Raytheon and Rafael are developing a modified version for the shoot-off. It’ll use “the same interceptor, probably the same launcher,” he said, but it will draw targeting data and fire orders from IBCS radars and command posts, not Iron Dome ones.

Northrop Grumman photo

The mobile command post for the Army’s new IBCS air and missile defense network.

Yungman, Rafael’s executive VP for air and missile defense, is a one-star Israeli Air Force general in the reserves with 15 years of service, especially in missile defense units. He previously ran Rafael’s program to build David’s Sling, another Israeli missile defense system that operates at higher altitude and against faster targets than Iron Dome. Last month, Rafael announced that David’s Sling had conducted successful live-fire tests, engaging simulated targets alongside Iron Dome, at low altitude, and Arrow, which intercepts above the atmosphere. That will give Israel a broad umbrella of anti-missile systems.

But getting three such disparate systems to work together is both technically tricky and tactically vital. Potential adversaries like Iran, let alone Russia or China, can launch massive mixed barrages of unguided rockets, drones (large and small), cruise missiles (both subsonic and supersonic), and ballistic missiles – attacking on all fronts at once to find a gap in the target’s defenses.

But integrating three Israeli systems – two of them built by the same company, Rafael – is a very different challenge from integrating an Israeli system with multiple US ones. No less a figure than the four-star chief of Army Futures Command, Gen. Mike Murray, told me last fall that it would be “exceptionally difficult to integrate Iron Dome into our layered air defense architecture [and] to get Iron Dome talk to other systems, other radars, specifically the Sentinel radar… What you’re probably — almost certainly – going to see is two standalone systems, and if the best if we can do is standalone systems, we do not want to buy another two batteries.”

Instead, the Army’s civilian acquisition chief, Bruce Jette, told me he urged Rafael to enter Iron Dome’s Tamir missile in the 2021 shoot-off.

Northrop Grumman graphic

The IBCS network connects previously incompatible radars and launchers into a unified air and missile defense system (Northrop Grumman graphic)

The Army won’t just be testing compatibility with the IBCS network. It also wants to see how the competing weapons work against a variety of targets, including cruise missiles. Both the Israeli Iron Dome and the US Indirect Fire Protection Capability began life focused on short-range, unguided rockets launched by terrorists and guerrillas, like the Taliban or Hezbollah. Now both programs emphasize the rising threat of precision-guided cruise missiles, which are becoming increasingly common around the world.

Since April 2011, when Iron Dome first intercepted a real-world threat, “we are not sitting in our offices and doing nothing,” Yungman told me. “We are upgrading the performance and the Iron Dome capabilities on a daily basis.”

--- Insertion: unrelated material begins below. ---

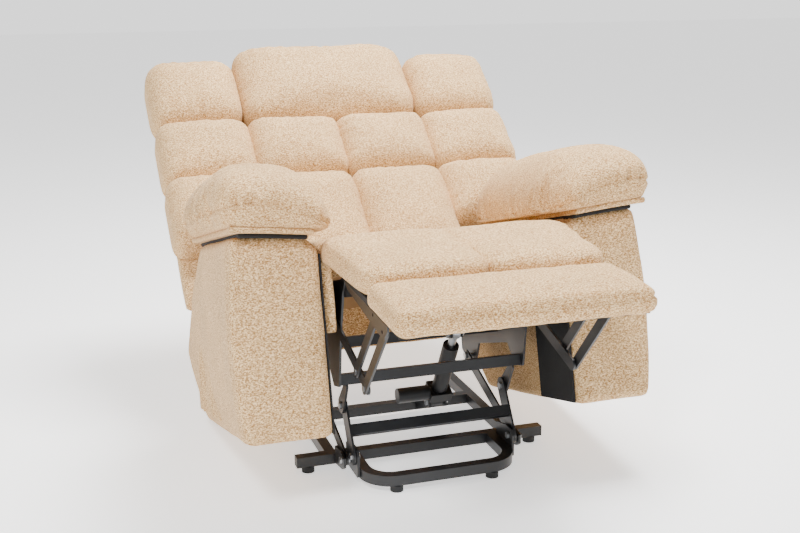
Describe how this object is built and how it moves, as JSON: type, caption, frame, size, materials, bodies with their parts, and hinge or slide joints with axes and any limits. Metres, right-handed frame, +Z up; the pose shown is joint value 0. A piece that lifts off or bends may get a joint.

Iron Dome has intercepted over 2,500 incoming threats since its first live, Yungman told me. But, I asked, aren’t those mostly unguided rockets? “I cannot elaborate,” he said. “It’s classified.”

What Yungman can say: “We are not familiar with any kind of threat… that Iron Dome cannot intercept. It’s not only unguided rockets. It’s missiles; it’s TBMs [Tactical Ballistic Missiles, e.g. Scuds]; it’s UAVs., etc. etc.,” he told me, carefully. “We’ve tested it, and we’ve faced it, and we have operational results — combat-proven.”

The US Army doesn’t have to take Rafael’s word for it: They just have to ask the Marines.

Northrop Grumman photo

Marine Corps G/ATOR radar, built by Northrop Grumman.

Raytheon, with Rafael as a subcontractor, has already integrated Iron Dome with Marine Corps’ command systems and the Marines’ new G/ATOR radar, complete with a live-fire test in 2019.

“We intercepted” a drone simulating an incoming cruise missile, Yungman said – a supersonic target that skimmed terrain at low altitude to make itself harder to hit.

“This year we will conduct another test with the Marines,” he told me, with a more extensive integration into American systems.

So far, though, the chronically cash-poor Marine Corps hasn’t officially said it wants to buy Iron Dome. Meanwhile the Army is pouring billions into air & missile defense, one of its Big Six modernization priorities, despite congressional cuts to the Indirect Fire Protection Capability. That makes the coming IFPC shoot-off all the more important for the Israelis – and their competitors.